GIVEN INSTRUCTION:
Extract the listing below in full, unchanged.

(Records with modeling code)
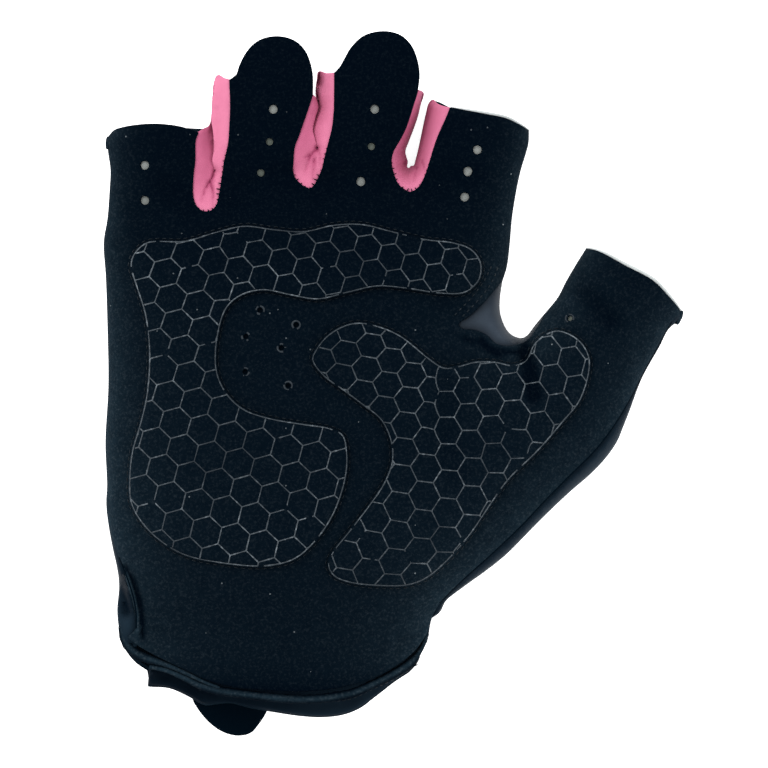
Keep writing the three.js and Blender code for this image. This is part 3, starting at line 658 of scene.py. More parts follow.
def signed_area(loop):
    x, y = loop[:, 0], loop[:, 1]
    return 0.5 * float(np.sum(x * np.roll(y, -1) - y * np.roll(x, -1)))


def vertex_normals(points, faces):
    """Normals at the corners of triangles, weighted by their areas."""
    normals = np.zeros_like(points)
    corners = np.array(faces)
    first = points[corners[:, 0]]
    area = np.cross(points[corners[:, 1]] - first, points[corners[:, 2]] - first)
    for k in range(3):
        np.add.at(normals, corners[:, k], area)
    return normals / np.maximum(np.linalg.norm(normals, axis=1), 1e-12)[:, None]


def border_edges(faces):
    """The edges that only one face has, in its walking direction."""
    border = {}
    for face in faces:
        for a, b in zip(face, face[1:] + face[:1]):
            if border.pop((b, a), None) is None:
                border[(a, b)] = True
    return list(border)


def thick_sheet(points, faces, wall, bulge=0.3, plumb=False):
    """Gives an open sheet a wall below it, with rounded edges. Faces turn to the sheet's outside.

    A plumb sheet's wall goes straight down, so that a steep sheet keeps its plan.
    """
    count = len(points)
    normals = np.zeros_like(points) + (0, 0, 1) if plumb else vertex_normals(points, faces)
    under = points - normals * wall
    border = border_edges(faces)
    out = np.zeros_like(points)
    for a, b in border:
        side = np.cross(points[b] - points[a], normals[a] + normals[b])
        side /= max(np.linalg.norm(side), 1e-12)
        out[a] += side
        out[b] += side
    out /= np.maximum(np.linalg.norm(out, axis=1), 1e-12)[:, None]
    rim = sorted({v for edge in border for v in edge})
    turns = [math.radians(a) for a in (45, 90, 135)]
    row_of = {v: k for k, v in enumerate(rim)}
    middle = (points + under) / 2
    rows = [
        middle[rim] + normals[rim] * wall / 2 * math.cos(t) + out[rim] * bulge * math.sin(t)
        for t in turns
    ]
    every = np.vstack([points, under, *rows])
    solid = list(faces) + [tuple(count + v for v in reversed(f)) for f in faces]
    for a, b in border:
        ladder_a = [a, *(2 * count + k * len(rim) + row_of[a] for k in range(3)), count + a]
        ladder_b = [b, *(2 * count + k * len(rim) + row_of[b] for k in range(3)), count + b]
        for k in range(4):
            solid.append((ladder_b[k], ladder_a[k], ladder_a[k + 1], ladder_b[k + 1]))
    return every, solid


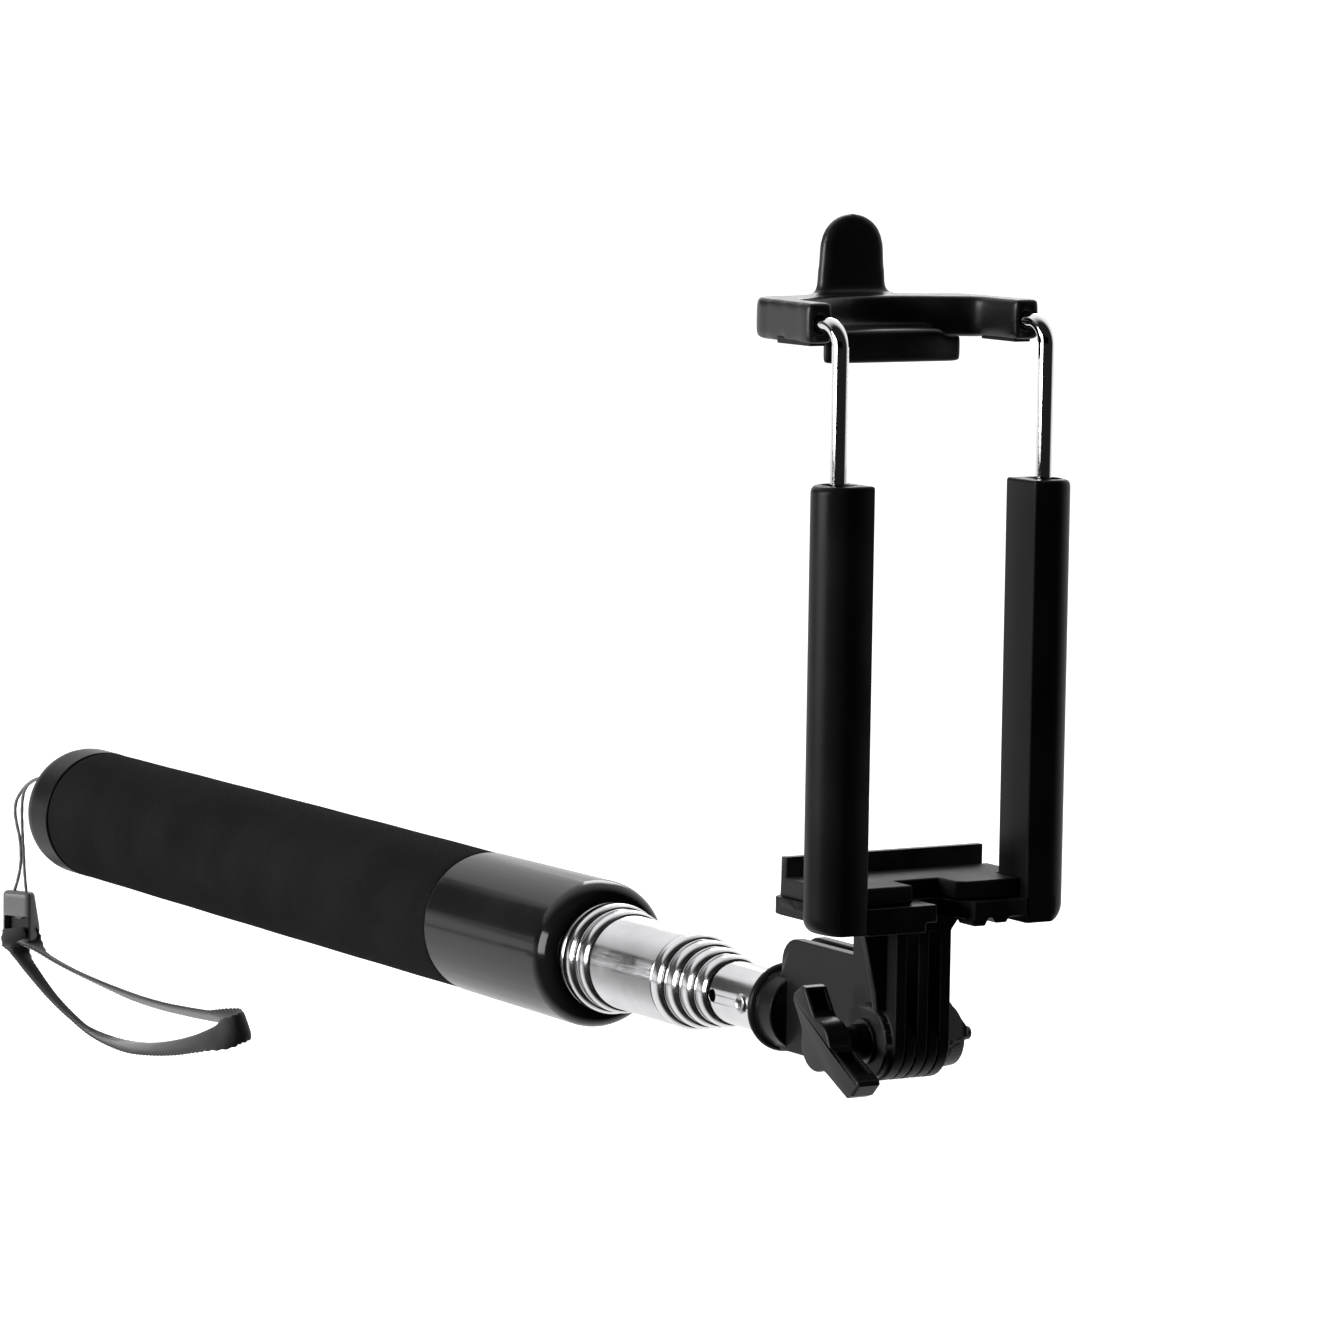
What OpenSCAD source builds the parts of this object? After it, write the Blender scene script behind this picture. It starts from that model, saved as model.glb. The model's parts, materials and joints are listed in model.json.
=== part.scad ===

REPLY:
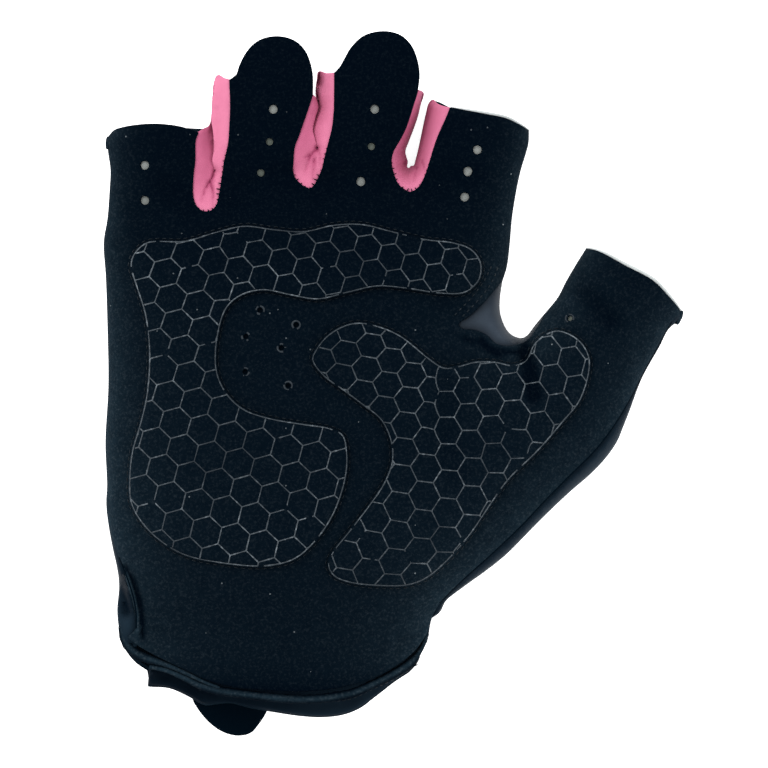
Keep writing the three.js and Blender code for this image. This is part 3, starting at line 658 of scene.py. More parts follow.
def signed_area(loop):
    x, y = loop[:, 0], loop[:, 1]
    return 0.5 * float(np.sum(x * np.roll(y, -1) - y * np.roll(x, -1)))


def vertex_normals(points, faces):
    """Normals at the corners of triangles, weighted by their areas."""
    normals = np.zeros_like(points)
    corners = np.array(faces)
    first = points[corners[:, 0]]
    area = np.cross(points[corners[:, 1]] - first, points[corners[:, 2]] - first)
    for k in range(3):
        np.add.at(normals, corners[:, k], area)
    return normals / np.maximum(np.linalg.norm(normals, axis=1), 1e-12)[:, None]


def border_edges(faces):
    """The edges that only one face has, in its walking direction."""
    border = {}
    for face in faces:
        for a, b in zip(face, face[1:] + face[:1]):
            if border.pop((b, a), None) is None:
                border[(a, b)] = True
    return list(border)


def thick_sheet(points, faces, wall, bulge=0.3, plumb=False):
    """Gives an open sheet a wall below it, with rounded edges. Faces turn to the sheet's outside.

    A plumb sheet's wall goes straight down, so that a steep sheet keeps its plan.
    """
    count = len(points)
    normals = np.zeros_like(points) + (0, 0, 1) if plumb else vertex_normals(points, faces)
    under = points - normals * wall
    border = border_edges(faces)
    out = np.zeros_like(points)
    for a, b in border:
        side = np.cross(points[b] - points[a], normals[a] + normals[b])
        side /= max(np.linalg.norm(side), 1e-12)
        out[a] += side
        out[b] += side
    out /= np.maximum(np.linalg.norm(out, axis=1), 1e-12)[:, None]
    rim = sorted({v for edge in border for v in edge})
    turns = [math.radians(a) for a in (45, 90, 135)]
    row_of = {v: k for k, v in enumerate(rim)}
    middle = (points + under) / 2
    rows = [
        middle[rim] + normals[rim] * wall / 2 * math.cos(t) + out[rim] * bulge * math.sin(t)
        for t in turns
    ]
    every = np.vstack([points, under, *rows])
    solid = list(faces) + [tuple(count + v for v in reversed(f)) for f in faces]
    for a, b in border:
        ladder_a = [a, *(2 * count + k * len(rim) + row_of[a] for k in range(3)), count + a]
        ladder_b = [b, *(2 * count + k * len(rim) + row_of[b] for k in range(3)), count + b]
        for k in range(4):
            solid.append((ladder_b[k], ladder_a[k], ladder_a[k + 1], ladder_b[k + 1]))
    return every, solid


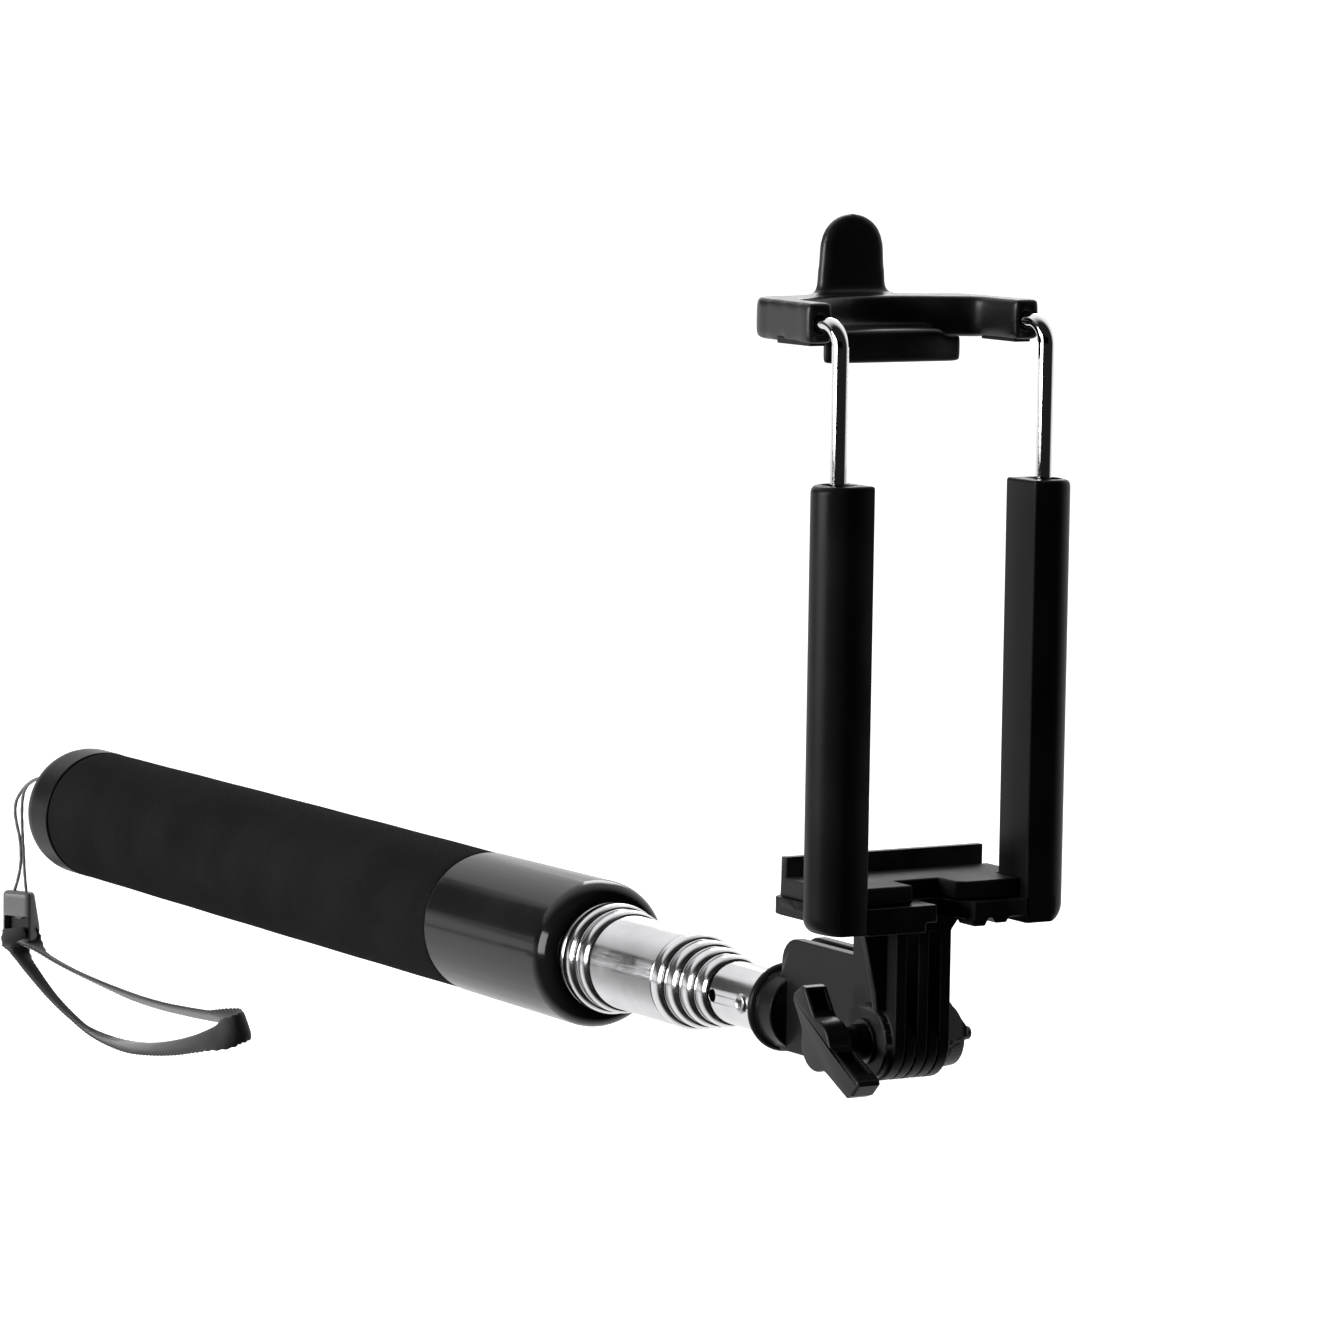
What OpenSCAD source builds the parts of this object? After it, write the Blender scene script behind this picture. It starts from that model, saved as model.glb. The model's parts, materials and joints are listed in model.json.
=== part.scad ===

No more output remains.